# Simple Matching in Python
* The r at the beginning of the pattern indicates that this is a rawstring.
* The match attribute always has a value of the actual sub string that match the search pattern
* The span attribute indicates the range where the sub string can be found in the string

In [1]:
import re

result = re.search(r"aza", "plaza")  # Span is the indexing number
print(result)

result = re.search(r"aza", "bazaar")
print(result)

result = re.search(r"aza", "maze")   # Not found will return None
print(result)

<re.Match object; span=(2, 5), match='aza'>
<re.Match object; span=(1, 4), match='aza'>
None


**Circumflex (^) means match the string that starts with the string mentioned after \^**

In [None]:
print(re.search(r"^x", "xerox"))

**A dot (.) in regex is a metacharacter, it is used to match any character. To match a literal dot in a raw Python string (r"" or r''), we need to escape it, so r"\\."**

In [14]:
print(re.search(r"p.ng", "penguin"))
print(re.search(r"p.ng","clapping"))
print(re.search(r"p.ng", "sponge"))

<re.Match object; span=(0, 4), match='peng'>
<re.Match object; span=(4, 8), match='ping'>
<re.Match object; span=(1, 5), match='pong'>


**Check if the text passed contains the vowels a, e and i, with exactly one occurrence of any other character in between.**

In [15]:
def check_aei(text):
    result = re.search(r"a.e.i", text)
    return result != None

print(check_aei("academia"))
print(check_aei("aerial"))
print(check_aei("paramedic"))

True
False
True


**Additional options to the search function can be added as a 3rd parameter. <br>
The re.IGNORECASE option returns a match that is case insensitive**

In [16]:
re.search(r"p.ng", "Pangaea", re.IGNORECASE)

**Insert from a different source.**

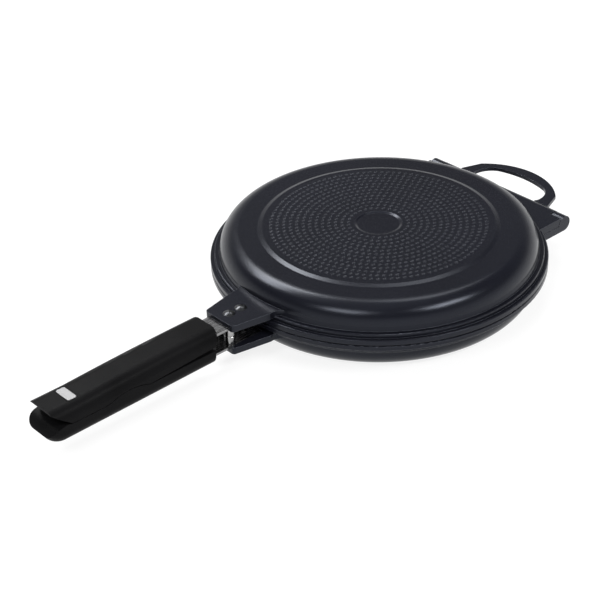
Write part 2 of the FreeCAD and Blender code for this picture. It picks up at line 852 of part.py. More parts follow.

<re.Match object; span=(0, 4), match='Pang'>

# Wildcards and Character Classes

**Character classes are written inside square brackets and let us list the characters we want to match inside of those brackets**

In [28]:
print(re.search(r"[Pp]ython", "python"))
print(re.search(r"[Pp]ython", "Python"))

<re.Match object; span=(0, 6), match='python'>
<re.Match object; span=(0, 6), match='Python'>


**A range of characters classes can be defined using a dash, for examples: a-z, A-Z, 0-9**

In [27]:
print(re.search(r"[a-z]way", "The end of the highway"))
print(re.search(r"[a-z]way", "What a way to go"))  # Return None because the string way is preceded by a space.

<re.Match object; span=(18, 22), match='hway'>
None


In [24]:
print(re.search(r"cloud[a-zA-Z0-9]", "cloudy"))
print(re.search(r"cloud[a-zA-Z0-9]", "cloud9"))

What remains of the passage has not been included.